Engelstad started the dream by putting together a small group to visit the top hockey facilities in the world. The group included former UND President: Thomas J. Clifford, former standout Sioux player and Minot businessman: Reggie Morelli, Executive Vice President of the UND Alumni Association and Foundation: Earl Strinden, UND head hockey coach: Dean Blais, architects: Jim Kobetsky and Bill Schoen of Schoen Associates, and the former arena General Manager: Todd Berning.
Tapping into his construction know-how, Ralph had a hand in almost all major decisions in the building and brought a lot to the table in the same aspect. One of the things Engelstad brought to the building project was a long-range view of the building process which he had mastered in his business days building housing developments and the Imperial Palace Hotel in Las Vegas, Nevada.

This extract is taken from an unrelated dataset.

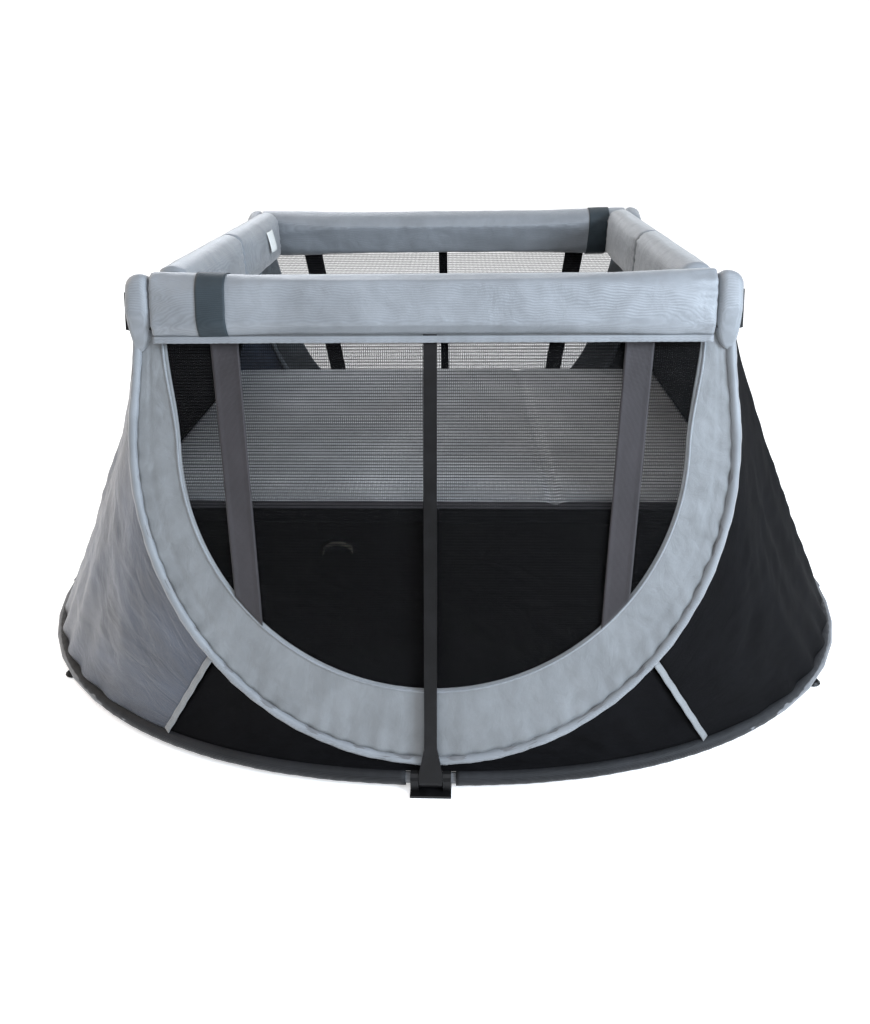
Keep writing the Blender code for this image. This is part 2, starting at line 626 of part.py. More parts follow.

The team announced a very ambitious time schedule which contributed to the uniqueness of the project. Builders were carpeting one end of the arena while the other end was putting up the steel beams. The groundbreaking started in November of 1999 with an October 5, 2001 deadline. Over 2,500 workers, mainly from North Dakota, were hired to build the arena. The construction of the arena moved very quickly and smoothly due in large part to Ralph’s ability to communicate with the builders and contractors, often speaking with the contractors on the phone several times a day.
Ralph’s goal was to construct not just a first class hockey facility, but to construct an arena where fans would have the experience of a lifetime. Every idea that went into the designing of the arena was to ultimately heighten the fan’s experience at the Ralph.
Ralph had a hand in everything that went into the arena from the acoustics to the Zamboni, and everything in between.
For Ralph Engelstad, the arena is a gift to his alma mater, his former team, North Dakota and the surrounding region. For fans, the hockey team, and The University of North Dakota, you might say it is a dream come true.